Fazen Capital also flags that product-level distribution consistency should be monitored: if an ETF markets a target distribution that is materially higher than the fund’s historical run-rate, investors should ask for transparency on the payout source (return of capital, realized gains, option premiums) and the sustainability plan. Quarterly schedules make such inquiry easier because there are fewer reporting points to reconcile.

FAQ

Q: Does a quarterly distribution schedule change the annual yield? A: No — distribution frequency alone does not change the declared annual yield; four quarterly payments that sum to an annual figure are functionally equivalent to 12 monthly payments in headline yield. The material difference is timing of cashflows and the potential impact on short-term realized returns and reinvestment timing.

Q: Are quarterly distributions better for tax reporting? A: It depends on jurisdiction and the investor’s tax profile. Quarterly distributions reduce the number of tax-reportable events compared with monthly payers, which simplifies bookkeeping for some institutional investors. However, tax character (e.g., return of capital vs income) and year-end distribution timing remain the dominant tax considerations rather than frequency itself.

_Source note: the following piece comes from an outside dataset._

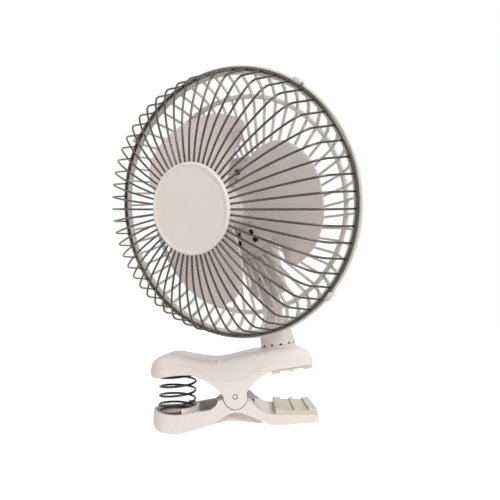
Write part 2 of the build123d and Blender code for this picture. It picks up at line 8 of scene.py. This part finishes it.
# %% Load the solid model
import bpy
import json
import math
import numpy as np
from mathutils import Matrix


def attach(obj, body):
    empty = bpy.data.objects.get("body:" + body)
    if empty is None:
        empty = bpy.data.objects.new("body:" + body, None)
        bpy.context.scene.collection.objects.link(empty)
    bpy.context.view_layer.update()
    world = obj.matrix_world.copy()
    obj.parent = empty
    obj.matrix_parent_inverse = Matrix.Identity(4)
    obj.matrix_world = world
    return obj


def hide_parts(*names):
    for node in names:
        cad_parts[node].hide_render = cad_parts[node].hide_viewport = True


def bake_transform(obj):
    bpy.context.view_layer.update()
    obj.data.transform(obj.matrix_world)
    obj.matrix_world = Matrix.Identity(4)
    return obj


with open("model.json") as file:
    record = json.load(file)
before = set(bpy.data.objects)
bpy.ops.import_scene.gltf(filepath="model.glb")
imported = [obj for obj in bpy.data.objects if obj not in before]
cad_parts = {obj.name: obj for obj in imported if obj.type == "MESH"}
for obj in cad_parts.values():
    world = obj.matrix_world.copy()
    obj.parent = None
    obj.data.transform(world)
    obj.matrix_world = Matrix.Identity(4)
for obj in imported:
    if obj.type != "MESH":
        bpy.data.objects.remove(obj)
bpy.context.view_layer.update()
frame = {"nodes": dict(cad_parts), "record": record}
print("solid model:", sorted(frame["nodes"]))

# %% [markdown]
# ## Frames
# The lower half of the clamp lies level. The upper half is opened about the pivot pin, the neck
# turns in the upper half, and the head tilts on the neck. Pieces could be drawn as they stand,
# but then every number would hide up to three turns. So each piece is drawn upright in its own
# frame. A frame is a turn (a 3 x 3 matrix) and a shift, and a point goes from a frame to its
# parent by turning it and then adding the shift.

# %% Frames of the clamp, neck and head
JAW_OPEN, YAW, TILT = np.radians([8.5, 29.34, 12.96])
PIVOT = (-43.810, 0, -18.074)
SOCKET = (39.5, 0, 0)
HINGE = (0, 0, 81.0)
RIM_MIDDLE = (0, -44.0, 69.0)


def turn_x(a):
    """Turn about x by a radians."""
    return np.array([[1, 0, 0], [0, np.cos(a), -np.sin(a)], [0, np.sin(a), np.cos(a)]])


def turn_y(a):
    """Turn about y by a radians."""
    return np.array([[np.cos(a), 0, np.sin(a)], [0, 1, 0], [-np.sin(a), 0, np.cos(a)]])


def turn_z(a):
    """Turn about z by a radians."""
    return np.array([[np.cos(a), -np.sin(a), 0], [np.sin(a), np.cos(a), 0], [0, 0, 1]])


def inside(parent, turn, shift):
    """A frame that is turned and shifted within its parent: R = Rp R1, t = Rp t1 + tp."""
    return parent[0] @ turn, parent[0] @ np.array(shift, float) + parent[1]


SHARED = (np.eye(3), np.zeros(3))
LOWER = inside(SHARED, np.eye(3), PIVOT)
UPPER = inside(LOWER, turn_y(-JAW_OPEN), (0, 0, 0))
NECK = inside(UPPER, turn_z(-YAW), SOCKET)
TILTED = inside(NECK, turn_x(TILT), HINGE)
HEAD = inside(TILTED, np.eye(3), RIM_MIDDLE)
print("middle of the guard's rim, mm:", np.round(HEAD[1], 1))

# %% [markdown]
# ## Surfaces from grids of points
# Every new piece is a grid: rows follow one parameter, columns the other. Joining each point
# to its neighbours gives four-sided faces, and a grid may close on itself along rows, columns
# or both. Blender's own shapes and modifiers could do some of this, but with a grid a piece
# states nothing but its formula. The sign of the enclosed volume tells whether the faces look
# outwards, and they are turned over where they don't.

# %% Grid to mesh
MM_PER_METRE = 1000


def grid_faces(rows, columns, close_rows, close_columns):
    """Corner numbers of the faces: point (i, j) has number i * columns + j."""
    i, j = np.meshgrid(np.arange(rows - (not close_rows)),
                       np.arange(columns - (not close_columns)), indexing="ij")
    i2, j2 = (i + 1) % rows, (j + 1) % columns
    return np.stack([i * columns + j, i2 * columns + j, i2 * columns + j2, i * columns + j2],
                    axis=-1).reshape(-1, 4)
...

Q: How should allocators alter liquidity models when a fund pays quarterly? A: Allocators should map the fund’s four payment dates into cashflow tables and stress-test cash buffers across quarter-ends. This is particularly relevant for funds that provide liquidity in kind or rely on derivatives where realized cash may not align perfectly with declared distributions.

Bottom Line

BMO’s March 24, 2026 announcement that selected ETFs will pay quarterly distributions reaffirms a pragmatic product-design choice—four payments per year—that has operational and liquidity implications for different investor cohorts (Seeking Alpha, Mar 24, 2026). Institutional investors should incorporate distribution cadence into cash management, rebalancing and tax planning frameworks.

Disclaimer: This article is for informational purposes only and does not constitute investment advice.